My ex-husband and I grew apart, and eventually we got divorced in 2013. I was single for about four years after that, casually dating one or two men, but nothing turned serious. My lovely sons were so supportive; when my eldest was about 16 he said: “Mum, you know we don’t want you to be single forever.”

In 2014, a friend of mine sent me a message. Eat were having a comeback tour, and he suggested we go. I hadn’t spoken to Andrew for decades, but I still thought about him all the time. I went on Instagram, and sent him a message: I told him I’d got divorced and was thinking of coming to see him play. We texted back and forth for a bit, and I invited him over for a cup of tea. He said he had a girlfriend so it wasn’t a good idea – all the while hinting that he was still attracted to me after all this time.

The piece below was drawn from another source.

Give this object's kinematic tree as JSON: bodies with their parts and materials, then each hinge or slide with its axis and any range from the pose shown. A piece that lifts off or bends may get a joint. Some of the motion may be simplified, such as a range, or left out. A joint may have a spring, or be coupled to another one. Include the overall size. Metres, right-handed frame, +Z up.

Two years later, I got a text completely out of the blue from Andrew, telling me he’d split up with his girlfriend and asking me if I still wanted that cup of tea. I said yes, immediately.

A few days later, he was walking down my garden path to the front door, just as I’d imagined he would for all of those years. It sounds like a cliché, but honestly it felt like no time had passed, even though it had been 30 years. The chemistry was still there, exactly as it had been when I was just 18, even though I was then in my late 40s.

Even our families felt the same. It felt so natural that we were back together again: it was more like “Hello again” rather than “Who’s this new person?”

Some of my friends weren’t as keen, though. The ones who remembered the last time we were together were wary, making sure I remembered how bad our break-up had been, and asking whether I was sure about opening that can of worms again.

They had a point, in a way. But even though it felt like no time had passed in terms of our chemistry, both of us were older and more mature this time round. Back then, we were both so ambitious and set on becoming big-name stars with our careers in entertainment.

Over the course of 30 years, though, we had both changed and mellowed. His dreams of becoming a rock star in the US hadn’t panned out, and he’d come back home. I now had my career as a yoga teacher. We had both, in our own time, realised what truly made us happy: living simply, surrounded by people we loved.

A month after that cup of tea, he had proposed and we were shopping for an engagement ring. We were both just so sure that this was it. It was both the quickest- and slowest-moving relationship I’d ever been in, depending on how you look at it. Either it took a month or 30 years for us to get engaged.

I made sure I spoke to my ex-husband soon after Andrew and I got back together and told him about what was going on, reassuring him that nothing had ever happened with Andrew while we were together. My ex was amazing and really supportive, which helped the boys to adjust.

All through this time, I made sure that the boys felt secure. I had never introduced them to anyone I had dated because I wanted to be sure it would last before bringing a new man into their lives. This time, I did introduce Andrew, because I knew that this would be forever.

We got married in 2017, in a small wedding on the Isle of Wight. Afterwards, Andrew and I made the unusual decision to “live apart together”: although we were married, I lived in my house with the boys, and he lived in his flat, but we spent the weekends together.

This was the right decision for my boys, who at the time were 14 and 16: Andrew was able to get to know them slowly before living with them. In the end, this worked out really well. Andrew moved in in 2019, and the boys are now really relaxed and happy around him.

People might ask about whether we regret “wasting time” not being together. I don’t see it like that at all: the time apart was absolutely necessary for both of us to mature and become truly comfortable with ourselves.

We’ve now been back together for five years and I couldn’t be happier. I see our lives like two wiggly lines that crossed when we were young, then came back together again later in life.